Думаю, без публики я смог бы. Может, на самом деле я не смог бы — но мне кажется, что смог. Потому что я, как бы это сказать, точно знаю, чего мне надо. Я слышу, как в идеале должно быть исполнено. И когда добиваюсь того, что хотел, — я очень счастлив. Тогда я музыкантам своим говорю: «Вот, ребята, сейчас обратите внимание. Давайте мы кусок этот повторим. Не потому, что было плохо, наоборот, было так хорошо, что надо запомнить ощущение, понять, почему получилось так хорошо, и не забывать».

Боюсь, я смог бы и без критиков. Ведь глубоко чувствующих и понимающих музыку людей очень мало и среди них. Однажды мы с Камерным оркестром давали концерты в Тюбингене. В программе стояла все та же сюита Баха, которая стала нашим коронным номером. Устроитель гастролей счел, что уже слышал ее много раз, а лучше мы сыграем Бартока, как играли в Штутгарте. Мы сыграли Бартока. На другой день в газете музыкальный критик — очень милый человек, с которым после концерта мы выпивали на приеме, — написал, что в сюите Баха, к сожалению, чувствовалась русская сентиментальность а-ля Чайковский. Он не усек, что мы Баха не играли. Помню, как одно и то же исполнение один критик отругал за то, что от него веяло сибирским холодом, другой похвалил за теплоту и проникновенность. Знаменитый, очень влиятельный нью-йоркский критик Шонберг — не путать с композитором Шёнбергом — написал доброжелательную статью об исполнении Девятой Малера и только пожалел, что дирижер по финансовым причинам был вынужден сократить оркестр и вместо восьми валторн на сцене было пять. Если бы он заглянул в партитуру, то узнал бы, что у Малера валторн четыре. Я посадил пятого помогать первому. В «Правде» однажды сообщили, что концерт Святослава Рихтера прошел с небывалым успехом. Действительно небывалым: Рихтер в нем не участвовал, он заболел.
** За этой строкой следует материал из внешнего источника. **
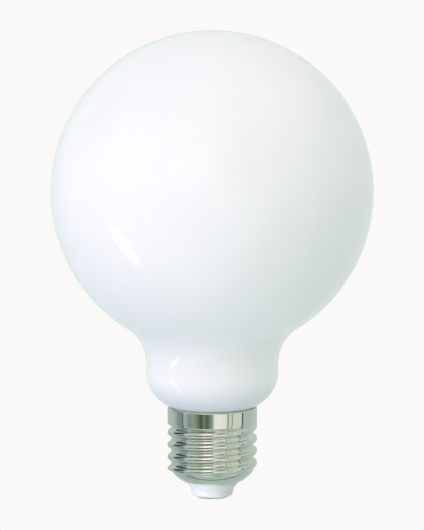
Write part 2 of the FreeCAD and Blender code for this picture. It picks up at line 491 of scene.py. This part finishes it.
def insulator_profile():
    bore = INSULATOR_BORE_DIAMETER / 2
    waist = INSULATOR_WAIST_DIAMETER / 2
    rim = INSULATOR_RIM_DIAMETER / 2
    foot = contact_face + CONTACT_PROUD
    nose_foot = (waist - INSULATOR_NOSE_DRAFT, foot)
    taper_top = (rim - INSULATOR_STEP, cone_foot - INSULATOR_RIM_HEIGHT)
    nose_top = (waist, taper_top[1] - INSULATOR_TAPER_HEIGHT)
    neck = cone_hole_radius - GRIP_CLEARANCE
    grip = SHELL_WALL + GRIP_CLEARANCE
    crown_foot = cone_foot + grip
    crown_top = crown_foot + INSULATOR_CROWN_HEIGHT
    corner_height = cone_foot + CONE_CORNER
    profile = Outline(bore, foot)
    profile.bend(nose_foot, nose_top, INSULATOR_NOSE_ROUND, INSULATOR_ARC_STEP)
    profile.bend(nose_top, taper_top, INSULATOR_WAIST_ROUND, INSULATOR_ARC_STEP)
    profile.line(*taper_top)
    profile.line(rim, taper_top[1])
    profile.line(rim, cone_foot)
    profile.line(neck, cone_foot)
    profile.line(neck, crown_foot)
    profile.line(cone_radius(corner_height, CONE_CORNER), crown_foot)
    profile.line(cone_radius(corner_height, grip), corner_height)
    profile.arc(cone_centre, (cone_radius(crown_top, grip), crown_top))
    profile.line(bore, crown_top)
    return profile.points


def contact_profile():
    head = CONTACT_DIAMETER / 2
    shank = INSULATOR_BORE_DIAMETER / 2 - GRIP_CLEARANCE
    head_top = contact_face + CONTACT_PROUD
    edge = (head - CONTACT_EDGE_ROUND, contact_face + CONTACT_EDGE_ROUND)
    profile = Outline(0, contact_face)
    profile.line(edge[0], contact_face)
    profile.arc(edge, (head, edge[1]), CONTACT_ARC_STEP)
    profile.line(head, head_top)
    profile.line(shank, head_top)
    profile.line(shank, shank_top)
    profile.line(0, shank_top)
    return profile.points


def linear(red, green, blue):
    """A display colour out of 255 as the linear values that shaders take."""
    out = []
    for value in (red, green, blue):
        share = value / 255
        out.append(share / 12.92 if share <= 0.04045 else ((share + 0.055) / 1.055) ** 2.4)
    return (*out, 1.0)


class Nodes:
    """Short calls for making and joining shader nodes."""

    def __init__(self, tree):
        self.tree = tree
        tree.nodes.clear()

    def make(self, kind, values=None, **settings):
        node = self.tree.nodes.new(kind)
        for key, value in settings.items():
            setattr(node, key, value)
        for key, value in (values or {}).items():
            node.inputs[key].default_value = value
        return node

    def join(self, start, end):
        self.tree.links.new(start, end)

    def feed(self, socket, value):
        """Joins an output to the socket, or sets the socket to a plain value."""
        if hasattr(value, "is_output"):
            self.join(value, socket)
        else:
            socket.default_value = value

    def math(self, operation, *values):
        node = self.make("ShaderNodeMath", operation=operation)
        for socket, value in zip(node.inputs, values):
            self.feed(socket, value)
        return node.outputs[0]

    def mix(self, share, first, second):
        """A colour between the first, where the share is 0, and the second, where it is 1."""
        node = self.make("ShaderNodeMix", data_type="RGBA")
        self.feed(node.inputs[0], share)
        self.feed(node.inputs[6], first)
        self.feed(node.inputs[7], second)
        return node.outputs[2]

    def step(self, value, low, high, to_low=0.0, to_high=1.0):
        """Runs smoothly from one value to the other while the input goes from low to high."""
        node = self.make(
            "ShaderNodeMapRange",
            {"From Min": low, "From Max": high, "To Min": to_low, "To Max": to_high},
            interpolation_type="SMOOTHSTEP",
        )
        self.join(value, node.inputs["Value"])
        return node.outputs["Result"]

    def place(self, kind):
        """Where a point lies: "Object" is in metres on a piece, "Generated" is in the sky."""
        return self.make("ShaderNodeTexCoord").outputs[kind]

    def split(self, vector):
        node = self.make("ShaderNodeSeparateXYZ")
        self.join(vector, node.inputs[0])
        return node.outputs

    def noise(self, scale, detail, stretch=(1, 1, 1)):
        mapping = self.make("ShaderNodeMapping", {"Scale": stretch})
        self.join(self.place("Object"), mapping.inputs["Vector"])
        texture = self.make("ShaderNodeTexNoise", {"Scale": scale, "Detail": detail})
        self.join(mapping.outputs["Vector"], texture.inputs["Vector"])
        return texture.outputs["Fac"]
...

На свете есть считаные люди, чья критика может иметь значение. Хотя слышать критику от них бывает больно. Помню, как Ойстрах обиделся на Цейтлина, когда тот после концерта спросил: «Додик, почему у вас такие резкие смены смычка?» Ойстрах покраснел, ничего не ответил и с тех пор со Львом Моисеевичем не разговаривал. Но резкие смены смычка ушли.